The major difference, however, is that the Sundance Film Festival is competitive - with 16 films by new independent American filmmakers competing in the dramatic division and approximately the same amount also running in the documentary category. The Palm Springs fest, being noncompetitive, features the best films from various festivals around the world. Both, however, do offer "Audience Awards," allowing the filmgoers themselves to honor the films they like best.
Palm Springs divides this into two categories - and Australia's immensely popular but slightly kitschy spoof on dance competition, "Strictly Ballroom," won the best-loved film award, while "Best European Film" went to "Sofie," Sweden's "Masterpiece Theater" quality production by first-time director and well-known actress Liv Ullman.
In Park City, the audience awards went to the charming documentary on teaching music to children in the South Bronx and the extremely low-budget (around $7,000) but amazingly competent action film, "El Mariachi," shot during a two-week school break with a hand-held 16mm-camera by young writer/director/editor Robert Rodriguez - sure to be this year's "wonderchild" in movies.

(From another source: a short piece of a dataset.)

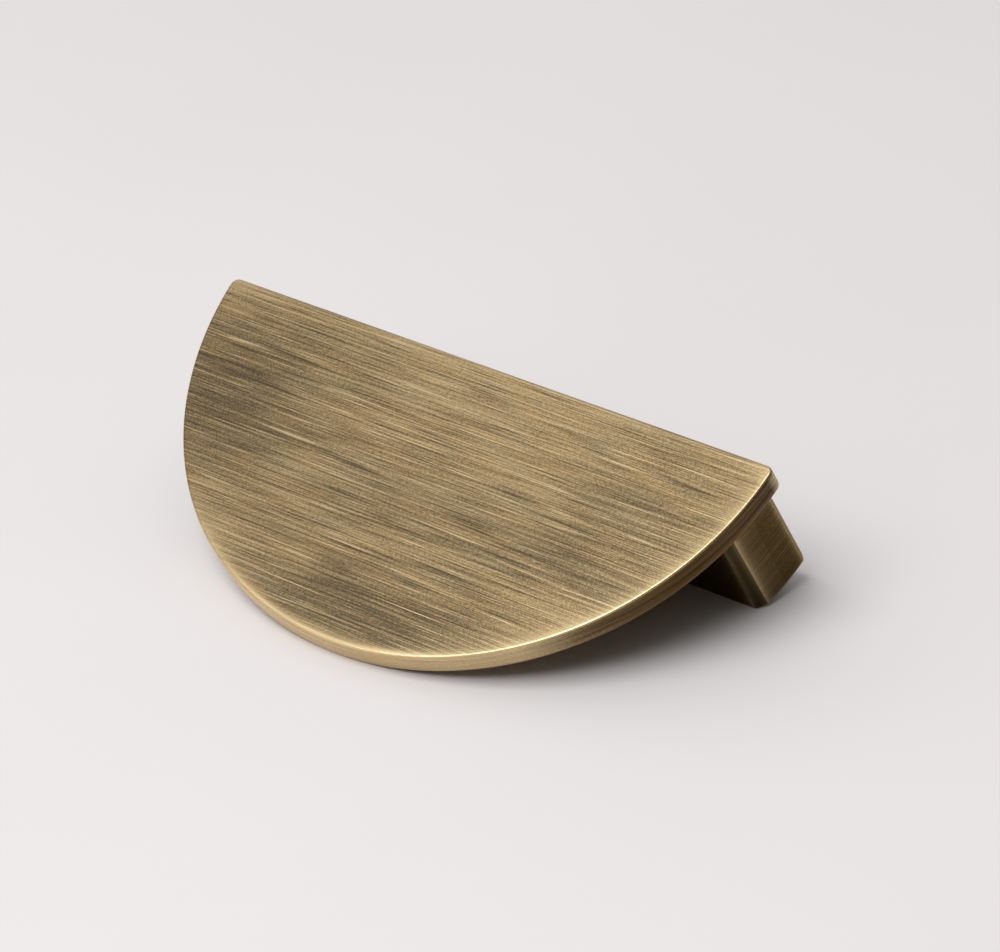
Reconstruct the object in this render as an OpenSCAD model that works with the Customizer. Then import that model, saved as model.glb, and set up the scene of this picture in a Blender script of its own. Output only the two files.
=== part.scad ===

The screenings in both festivals take place at several venues - five in Palm Springs and six in Park City (with additional showings in Salt Lake City and at the Sundance Resort itself), and both boasted record-breaking crowds this year with many screenings completely sold out. The theaters tend to be larger and more comfortable at Palm Springs, but whereas each film is surprisingly only offered twice, almost all films at Park City seem to have four showings. The general price at each festival was $6 (with Sundance charging $10 for certain gala screenings and Palm Springs offering $4 admissions for senior citizens).
Available at both festivals were excellent catalogs providing pictures, synopses and background on the films being shown. And both schedules included U.S. and world premieres but also showcased certain countries. Park City, this year, featured a series of recent films from Hong Kong, Latin America and "European Independents," while Palm Springs focused on a selection of new films from Italy and three series called "The Best of Europe," "Contemporary World Cinema" and "New Directors Showcase."
Both festivals also highlighted the work of certain actors or directors. Whereas Park City paid tribute to the work of directors Philip Kaufman and Christian Blackwood and actor Denzel Washington, Palm Springs paid tribute to the film careers of actors Frank Sinatra and Italy's Marcello Mastroianni. Seminars in screen-writing, distribution, film criticism, etc., are a part of both festivals, and many of the films' stars, directors and producers are on hand for the screenings.
Only a handful of films were at both festivals, three of them important achievements in contemporary world cinema: Zhang Yimou's "Story of Qui Ju" may not have the stunning visual power of his earlier films, but this always excellent director of "Raise the Red Lantern," "Ju-dou" and "Red Sorghum" here has provided an increasingly fascinating study of the justice system - and one woman's relentless obsession - in the peasant villages of contemporary China. Likewise, if Argentina's Eliseo Subiela's new "Dark Side of the Heart" seems lighter and more comic that his fascinating "Man Facing Southeast" and "Last Images of the Shipwreck," it is equally provocative and perhaps even more stylistically creative and full of surprises.
The most outrageous film at both festivals was the incredibly shocking "Man Bites Dog" from Belgium. A stunning exploration of "voyeurism" (on the part of the audience as well as the media), it is a psuedo-documentary filmed in gritty black and white in which three young filmmakers follow a serial-killer as he, one by one, attacks a number of victims. Hard to take from the very first moment, it becomes almost unbearable when the filmmakers begin to get involved in the actual murders - and burial of the victims - themselves. Arguably the most devastating film ever made, it is definitely not for everybody but will be a landmark film for buffs and filmmakers with strong stomachs.
For me, the other "standouts" at Park City this year were the remarkable "Lovers on the Bridge" from France; the very original Japanese production of Stravinsky's "Oedipus Rex"; Great Britain's fine productions of Kafka's "The Trial" and Virginia Woolf's "Orlando," and, one of the most likable films in years, this year's festival opener, "Into the West" - with Gabriel Byrne and Ellen Barkin, two wonderful children, an assortment of terrific character actors, a fabulous white horse and the beauty of Ireland itself. It's a winner.
At Palm Springs, besides Liv Ullman's very accomplished and beautiful "Sofie," the other major highlights this year were the soon-to-be released highly atmospheric production of Edith Wharton's "Ethan Frome" from the U.S.; the intriguing "Fencing Master' from Spain; the charming "Tango Argentino" from Yugoslavia; the startling "Oliver, Oliver" from France (by Agnieska Holland, the director of "Europa, Europa"); and perhaps best of all, the wonderful and unique tale of a Russian worker befriended by a family of sheepherders in Mongolia, "Close to Eden," from Russia.